Sunday, October 28, 2018

Life and Trees and Gnarled Thoughts


This morning I leaned on the rail of the balcony, coffee warm in hand, watching the last of the dark clouds scuttle across the horizon as the storm officially blew away. As if there were a switch in the heavens, sunlight spilled across the trees and fell upon my favorite one. The uncanny "Tree of Life" resemblance of this one still stuns me a bit. I have a passionate belief that the strength of us lies in the depths of our roots, and this tree seems strong and true. The yard of the house is hedged in a  tall wall of twisted branches and shrubbery, it seems almost as if it's part of a maze in a child's story which only adds to the beauty of this life. It stands alone, but does not seem lonely in this, more as if it is guarding...I like to think of it as the sentinel of the house.

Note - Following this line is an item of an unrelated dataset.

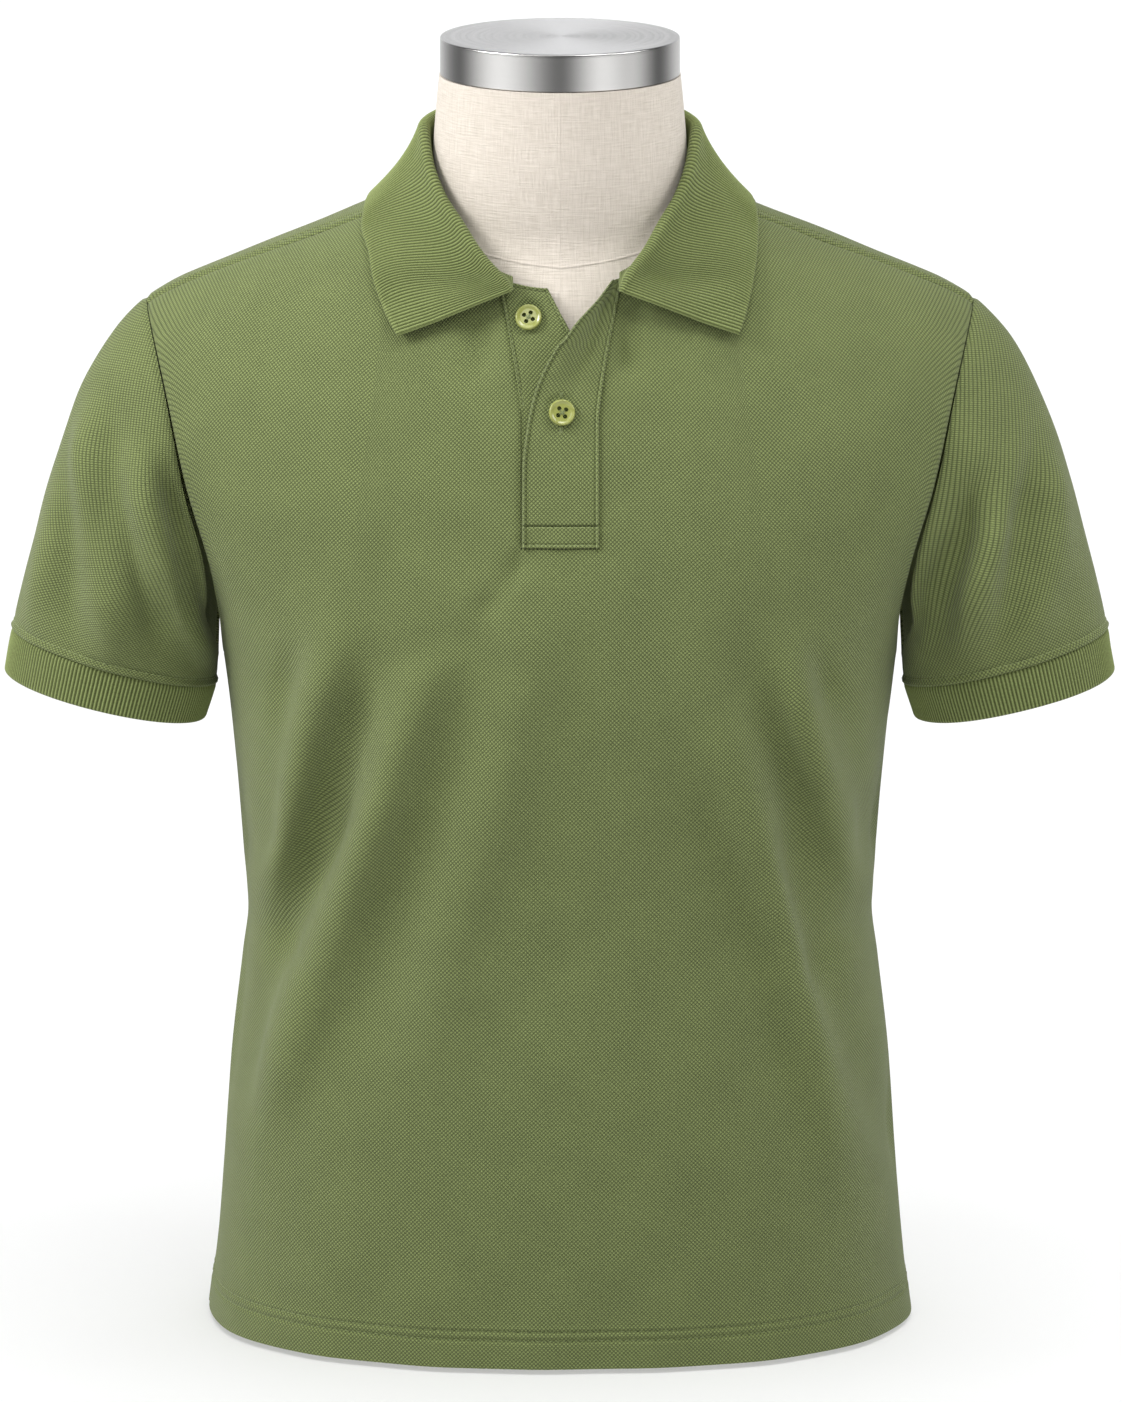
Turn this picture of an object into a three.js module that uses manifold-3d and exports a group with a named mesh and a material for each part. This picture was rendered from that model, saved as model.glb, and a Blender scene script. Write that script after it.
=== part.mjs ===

My heart is heavy over the shooting back home. I've driven the streets of that neighborhood, know neighbors of one of the victims, my soul feels punctured. I'm thousands of miles away and my boys are 12 miles from that synagogue - and while I know they're safe, my heart trembles a bit at that. We have good friends looking after them and nearly men, all of them are, with solid heads on their shoulders...but I'm not sure that 'mother thing' is ever going to fade.

When you get on ground level and look up at this tree, these are its branches. The high winds of Nantucket prevent any real towering trees like we have back home, but I was startled at how twisted and interwoven the branches were, almost as if they were braided. I had gone to retrieve a child's ball that had blown from the porch during the storm and stood this afternoon, a bit in awe of the resilience represented here. Yesterday's storm winds were astounding, and I've been told it was "nothing." This tree has held its ground for decades, found strength in twisting and locking it's branches together.

Evening is falling here. I am far from home, but in my heart I am locking my arms with my Pittsburgh neighbors, standing strong and true for the love that will give us the fortitude and tenacity to refuse to give ground to this hate. It will not grow here.